General
In 1959, the American biochemist Walter Kauzmann proposed a radical solution to the problem of protein structure. At the time, it was unclear how proteins, the workhorses of the cell, fold into their unique three-dimensional forms.
Every protein is made up of a set of 20 amino acids, rather like beads on a string. The length and order of these amino acid beads dictate how that protein folds into its unique shape. This is important because the shape of a protein is vital to its function. Any disruption to this structure destroys the protein’s ability to do its job. How nature ensures correct protein folding each time remains one of the biggest mysteries in science.
At the heart of the problem is the knowledge that amino acids interact with water in two distinct ways. Some of them, like lysine, love water. These hydrophilic amino acids easily dissolve and mix well with water. And then there are those like tryptophan that don’t like water. These hydrophobic amino acids don’t mix with water and tend to avoid it as much as possible, to the extent that they often clump together to minimise water exposure.
Since about 70% of the cell is made of water, the way the amino acids are arranged and how that arrangement interacts with water molecules is pivotal to how they fold. If a protein contains a stretch of hydrophobic amino acids, they will naturally tend to aggregate, compacting the entire protein in the process.
Sensitive to change
Kauzmann built on this idea and proposed that proteins have a core largely made up of hydrophobic amino acids and a surface made primarily of hydrophilic amino acids.
The theory was proven to be correct in the following decade when scientists began to accurately map protein structures by X-ray crystallography and saw what he predicted was true: the hydrophobic amino acids were often buried in the core, while the hydrophilic ones tended to localise to the surface.
Further research showed that, unlike the surface, the amino acids at the core were also very sensitive to changes. It appeared that even minor modifications in the core could disrupt the protein’s shape and, consequently, function.
Another piece of evidence supporting this line of thought was that the amino acid sequences from the cores of proteins common to different forms of life were remarkably similar. It was reasoned that this was so since nature couldn’t afford to change these without lethal consequences.
But this raised another question. If the effects of a wrong amino acid combination are so drastic, how did nature, while relying on slow, incremental trial and error, manage to find functional protein structures at all?
Even for a modest 60-amino-acid protein core, the number of possible combinations is around 1078, a number comparable to the estimated number of atoms in the known universe. It’s astonishing that evolution was able to navigate such a vast space of possibilities to find the stable, functional sequences not once, but again and again, across the millions of proteins found in life today.
This mystery has finally been put to rest by a team from the Centre for Genomic Regulation in Spain and the Wellcome Sanger Institute in the U.K.
Implications for therapeutic proteins
In a new paper in Science, the team challenged the original assumption that protein cores are sensitive to change by arguing that, of the astronomically high number of combinations of protein cores that are possible, few have been tested. The changes made in those studies were also localised to small regions and didn’t allow for compensating adjustments elsewhere in the protein.

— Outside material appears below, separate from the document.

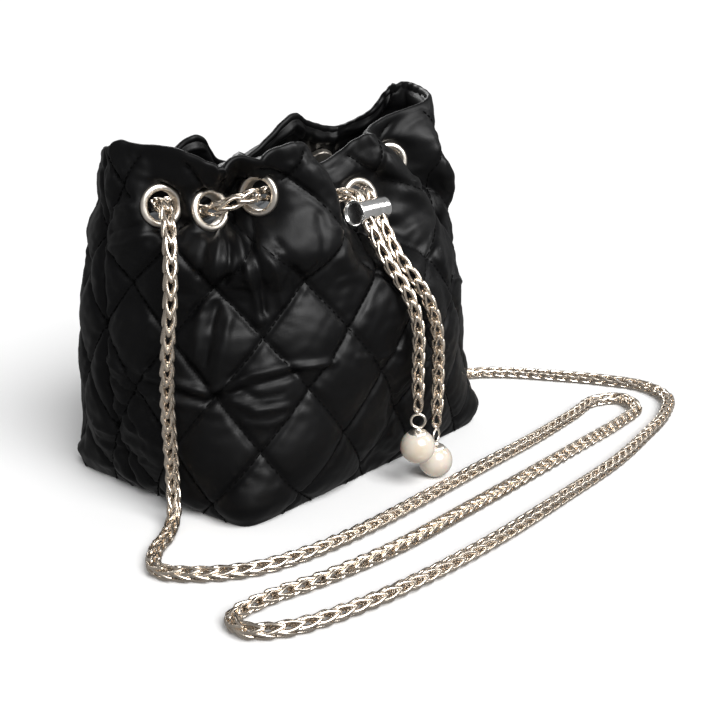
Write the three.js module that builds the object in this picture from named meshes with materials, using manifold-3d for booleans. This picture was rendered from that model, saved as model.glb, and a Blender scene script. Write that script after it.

The team proceeded to test this by first generating a library of 78,125 different amino acid combinations across seven locations in the cores of three proteins: the SH3 domain of FYN tyrosine protein kinase from humans, the CI-2A protein from barley, and the CspA from the Escherichia coli bacterium. Then they tested the stability of some of these combinations to assess the impact of the changes they introduced in the protein.
Remarkably, the authors found that while most combinations were indeed detrimental, several remained stable, showing that protein cores are more resilient to change than previously believed. The actual number of stable combinations varied from protein to protein, with the highest being the human SH3-FYN, which showed more than 12,000 different stable core conformations.
The team then fed this data into a machine-learning algorithm to check if, based on their data, they would be able to predict protein core stability based on the amino acid sequence alone. They tested their model on 51,159 natural SH3 sequences across all domains of life that are available in public databases and found that it could accurately predict stability even if the sequences were less than 25% similar with the human SH3.
The study’s results have several important implications for therapeutic protein engineering. Many proteins trigger an unwanted immune reaction when administered due to their amino acid sequence. Changing that amino acid sequence was a slow and painful process, since it was believed that too many changes, especially at the core, would disrupt protein structure. Now, with the new insights, it may be possible to speed up the process by screening larger combinations, with many more changes than were attempted previously.
However, while the study holds clear promise for therapeutic applications, its deeper significance lies in what it means for fundamental biology. The knowledge that the protein core is tolerant to a larger degree is an insight that resonates beyond medicine, and into the very nature of evolution itself. It’s a reminder to us that life, at its deepest level, is far more adaptable than we imagined.
Arun Panchapakesan is an assistant professor at the Y.R. Gaitonde Centre for AIDS Research and Education, Chennai.